Excellent Sensitivity and Specificity Cut Scores (at 1, 1.5 & 2 SD) for clients with ASD ONLY:
Impressions: To date, I have used this assessment with only 3 students. As such, expect multiple updates of this post as I continue to document how well it suited to identify children with social communication difficulties. Below are my preliminary impressions on how well this test is suited for children with varying pragmatic profiles.
A. Initial Assessment: 8-3-year-old male diagnosed with Autism
The CAPs had captured the student’s display of pragmatic deficits extremely well. It was able to highlight the student’s relative strengths as well as pervasive pragmatic needs. Based on the results of the CAPs, I was able to generate relevant pragmatic goals to target with this student in therapy.

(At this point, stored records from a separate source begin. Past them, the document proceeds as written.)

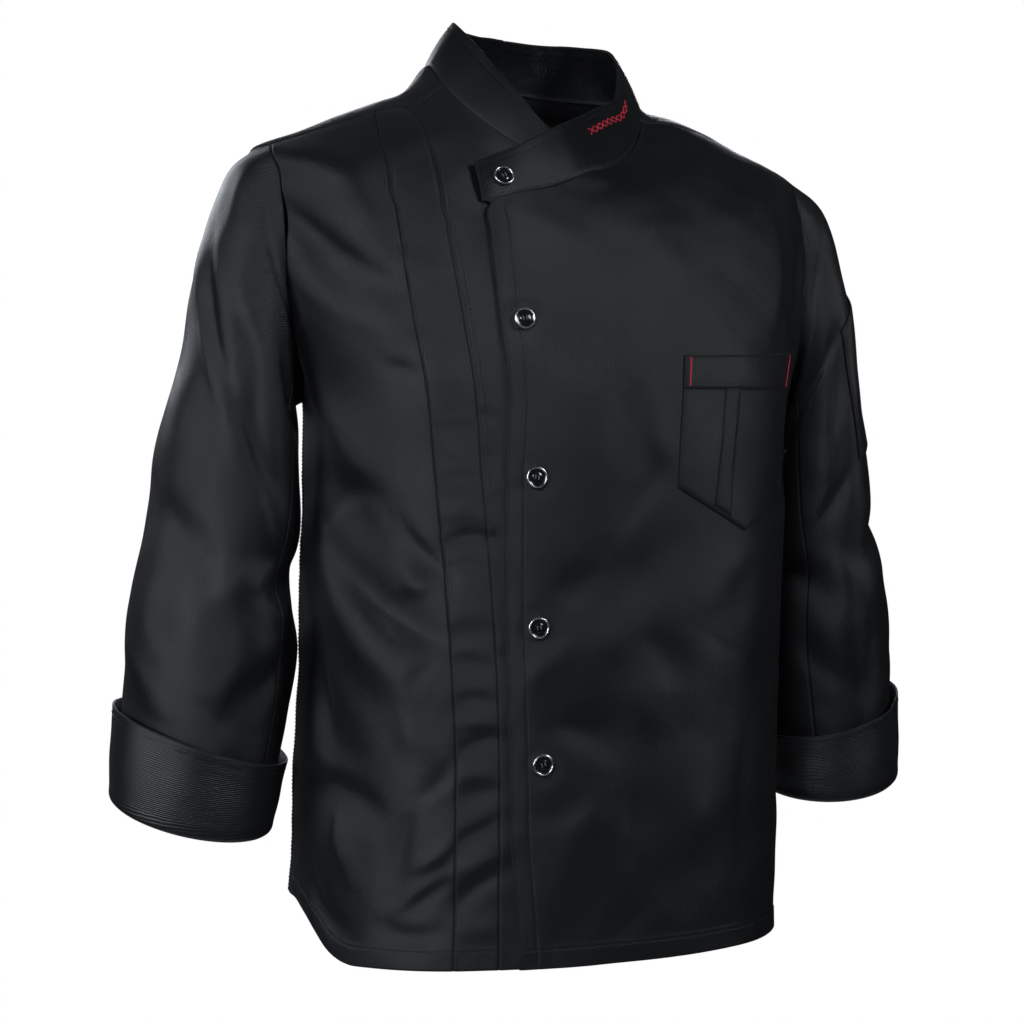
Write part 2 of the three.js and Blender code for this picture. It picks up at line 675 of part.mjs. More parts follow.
function sleevePieces(side) {
  const step = 180 / ARMHOLE_ROWS;
  const stretch = (from, to) => {
    const columns = Math.round((to - from) / step);
    const angles = Array.from({ length: columns + 1 }, (_, i) => from + i * step);
    const nodes = [];
    for (let j = 0; j <= SLEEVE_ROWS; j++) {
      const along = (j / SLEEVE_ROWS) ** 1.15;
      nodes.push(
        angles.map((angle) => ({
          point: sleeveSurface(angle, along, side),
          normal: j === 0 ? armholeMitre(angle, side) : sleeveNormal(angle, along, side),
        })),
      );
    }
    const gap = (j) => (j < SLEEVE_START_ROWS ? SLEEVE_START_GAP : SEAM_GAP) / 2;
    return trimGrid(nodes, { start: gap, end: gap, bottom: SEAM_GAP });
  };
  return {
    top: wall(stretch(SLEEVE_SEAM_BACK - 360, SLEEVE_SEAM_FRONT), CLOTH),
    under: wall(stretch(SLEEVE_SEAM_FRONT, SLEEVE_SEAM_BACK), CLOTH),
  };
}

// The turned-back cuff: from the sleeve's end it folds round the bottom edge and climbs outside. Below
// the sleeve's end the rows give millimetres, above it shares of the cuff's height.
const CUFF_FOLD = table("out down", [
  [0.0, 0.0],
  [0.6, 3.6],
  [CUFF_STAND_OFF / 2, 5.6],
  [CUFF_STAND_OFF - 0.7, 3.6],
]);
const CUFF_WALL = table("out share", [
  [CUFF_STAND_OFF - 0.4, 0.08],
  [CUFF_STAND_OFF + 0.4, 0.38],
  [CUFF_STAND_OFF, 0.7],
  [CUFF_STAND_OFF + 0.9, 1.0],
]);

function cuffPiece(side) {
  const folded = CUFF_FOLD.down.length;
  const count = folded + CUFF_WALL.share.length;
  const place = (sleeveAngle, k) => {
    const height = CUFF_HEIGHT + CUFF_HIGHER * Math.cos(sleeveAngle * DEGREE);
    const up = k < folded ? 0 : CUFF_WALL.share[k - folded] * height;
    const down = k < folded ? CUFF_FOLD.down[k] : 0;
    const out = k < folded ? CUFF_FOLD.out[k] : CUFF_WALL.out[k - folded];
    const along = 1 - up / SLEEVE_END_LENGTH;
    const p = sleeveForm(sleeveAngle, along, side);
    const wayDown = sleeveForm(sleeveAngle, 1, side).sub(sleeveForm(sleeveAngle, 0.97, side)).normalize();
    const outward = normalOf((a, t) => sleeveForm(a, t, side), sleeveAngle, along, 1.5, 0.01, 0, 1, side);
    return p.addScaledVector(outward, out).addScaledVector(wayDown, down + SEAM_GAP);
  };
  const nodes = [];
  for (let k = 0; k < count; k++) {
    const line = [];
    for (let i = 0; i < CUFF_COLUMNS; i++) {
      const angle = (360 * i) / CUFF_COLUMNS;
      const before = place(angle, Math.max(0, k - 1));
      const after = place(angle, Math.min(count - 1, k + 1));
      const round = place(angle + 2, k).sub(place(angle - 2, k));
      const normal = round.cross(after.sub(before)).normalize().multiplyScalar(side);
      line.push({ point: place(angle, k), normal });
    }
    nodes.push(line);
  }
  return wall(nodes, CLOTH, true);
}

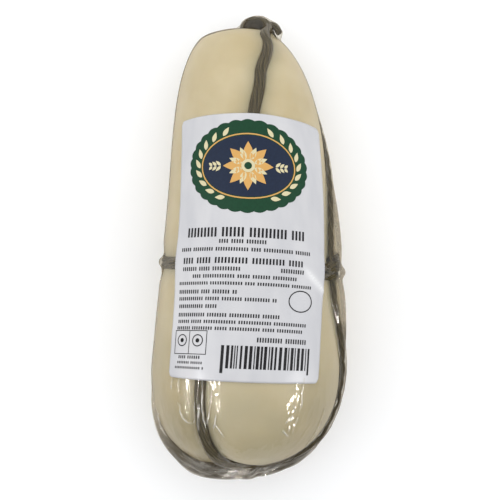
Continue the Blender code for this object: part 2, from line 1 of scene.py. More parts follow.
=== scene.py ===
"""Looks of a vacuum-packed provola: a pear-shaped cheese in a cord harness, clear film and a paper label.

Metres, +Z up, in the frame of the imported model: +Y runs from the cheese's round foot to its tied head, +X is
its right side, and the label looks up. A place on the cheese is given by its distance along the surface from
the foot (reach) and its angle round the long axis (angle), 0 at the front and a quarter turn at the right.
"""

from __future__ import annotations

import logging
import math
import random
from dataclasses import dataclass, field
from enum import Enum
from functools import cached_property, partial
from typing import Any, Callable, Sequence

import bmesh
import bpy
import numpy as np
from bpy.types import Material, Mesh, Node, NodeSocket, NodeTree, Object
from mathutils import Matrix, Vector, kdtree, noise

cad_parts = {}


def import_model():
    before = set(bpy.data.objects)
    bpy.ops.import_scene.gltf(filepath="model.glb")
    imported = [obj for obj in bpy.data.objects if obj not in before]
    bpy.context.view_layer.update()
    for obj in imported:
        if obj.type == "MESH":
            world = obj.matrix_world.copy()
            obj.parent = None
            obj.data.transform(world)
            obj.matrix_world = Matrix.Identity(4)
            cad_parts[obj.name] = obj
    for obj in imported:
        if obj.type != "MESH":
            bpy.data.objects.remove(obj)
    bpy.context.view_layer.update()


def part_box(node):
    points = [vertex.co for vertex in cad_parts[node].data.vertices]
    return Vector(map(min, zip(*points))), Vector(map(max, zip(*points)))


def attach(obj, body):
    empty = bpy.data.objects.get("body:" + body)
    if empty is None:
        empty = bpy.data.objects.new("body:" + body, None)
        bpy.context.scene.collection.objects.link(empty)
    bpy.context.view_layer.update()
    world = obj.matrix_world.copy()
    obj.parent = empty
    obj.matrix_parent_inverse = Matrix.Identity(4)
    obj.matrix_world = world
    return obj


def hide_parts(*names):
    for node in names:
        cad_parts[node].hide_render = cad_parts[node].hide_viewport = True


log = logging.getLogger("provola")

BODY = "root"
MM = 0.001
Array = np.ndarray
Pair = tuple[float, float]
Triple = tuple[float, float, float]
Turns = tuple[Triple, ...]
Outline = list[Pair]
Bars = list[tuple[float, float, float, float]]
Inputs = dict[str | int, Any] | tuple[Any, ...]
Near = list[tuple[Array, Array]]


# --- Small helpers ---


def smooth(value: Array | float) -> Array | float:
    """0 below 0, 1 above 1, with a smooth rise between."""
    t = np.clip(value, 0.0, 1.0)
    return t * t * (3.0 - 2.0 * t)


def unit(vectors: Array) -> Array:
    """Vectors of length 1 along the last axis."""
    return vectors / np.maximum(np.linalg.norm(vectors, axis=-1, keepdims=True), 1e-12)


def linear(colour: str, alpha: float = 1.0) -> tuple[float, float, float, float]:
    """The linear colour of an sRGB hex value.

    Args:
        colour: Six hex digits after a hash sign.
        alpha: The colour's opacity.

    Returns:
        Red, green, blue and alpha, as a shader's socket takes them.
    """
    parts = [int(colour[k:k + 2], 16) / 255.0 for k in (1, 3, 5)]
    red, green, blue = (c / 12.92 if c <= 0.04045 else ((c + 0.055) / 1.055) ** 2.4 for c in parts)
    return red, green, blue, alpha


def feed(node: Node, inputs: Inputs) -> Node:
    """Links or sets a node's inputs.

    Args:
        node: The node.
        inputs: For a socket's name or number, or for the first sockets in turn, its constant, its colour in
            hex, or the output socket that feeds it. A node feeds it by its first output in use.

    Returns:
        The same node.
    """
    for name, value in inputs.items() if isinstance(inputs, dict) else enumerate(inputs):
        if isinstance(value, Node):
            value = next(socket for socket in value.outputs if socket.enabled)
        elif isinstance(value, str) and value.startswith("#"):
            value = linear(value)
        if isinstance(value, NodeSocket):
            node.id_data.links.new(value, node.inputs[name])
        else:
            node.inputs[name].default_value = value
    return node


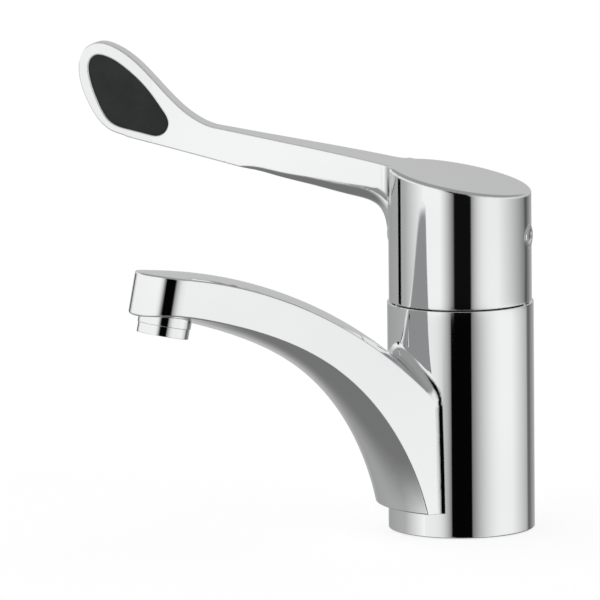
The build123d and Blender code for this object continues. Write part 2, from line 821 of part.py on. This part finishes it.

B. Yearly Reassessment: 8-11-year-old diagnosed with Anxiety:
I definitely had some trepidation about how well the CAPs will be able to capture this student’s pragmatic difficulties. This student was initially assessed via the Social Language Development Test-Elementary (SLDTE), which did show deficits in the areas of making inferences, interpersonal negotiation, as well as multiple interpretations of social situations. However, subsequent to his assessment that student did exceptionally well in treatment and had improved exponentially. While I knew that the student was not done with the treatment quite yet, I wasn’t certain if the CAPs was capable of picking up his subtle social pragmatic difficulties. Much to my surprise, the CAPs was effective in highlighting my student’s difficulties on a number of subtests including those pertaining to the effective reading and use of context and nonverbal cues, comprehension and interpretation of irony and sarcasm, effective support of peers via a variety of statements relevant to social situations (coherent and cohesive sentence formulation given relevant details), as well as use of relevant prosody, facial expressions, tone of voice, and nonverbal cues.
C. Initial Assessment: 11-year-old student with suspected language and literacy deficits
This was definitely the trickiest assessment subject from my small sample. Based on the collected data I suspected the student had social communication deficits, however, given his relative strengths in a variety of areas and that the fact that no one had previously brought it up, I truly did not anticipate that CAPs will effectively and accurately identify his pragmatic needs. As expected, the student did quite well on that “easier” subtests of the CAPs: (IPA, IP, and AE). However, I was very pleasantly surprised that the CAPs had accurately picked up on the fact that the student presented with difficulty reading both context and nonverbal cues as well as using nonverbal cues to effectively answer the presented questions.
Summary: While my sample of subjects has been quite small to date, I fully intend to continue using the CAPs with students of varying ages with varying diagnoses in order to continue refining profile of students who will significantly benefit from CAPs administration for assessment and reassessment purposes.
There you have it! These are my impressions of using the CAPs in my settings. How about you? Have you used this test with any of your students to date? If yes, what are some strengths and limitations you are noticing?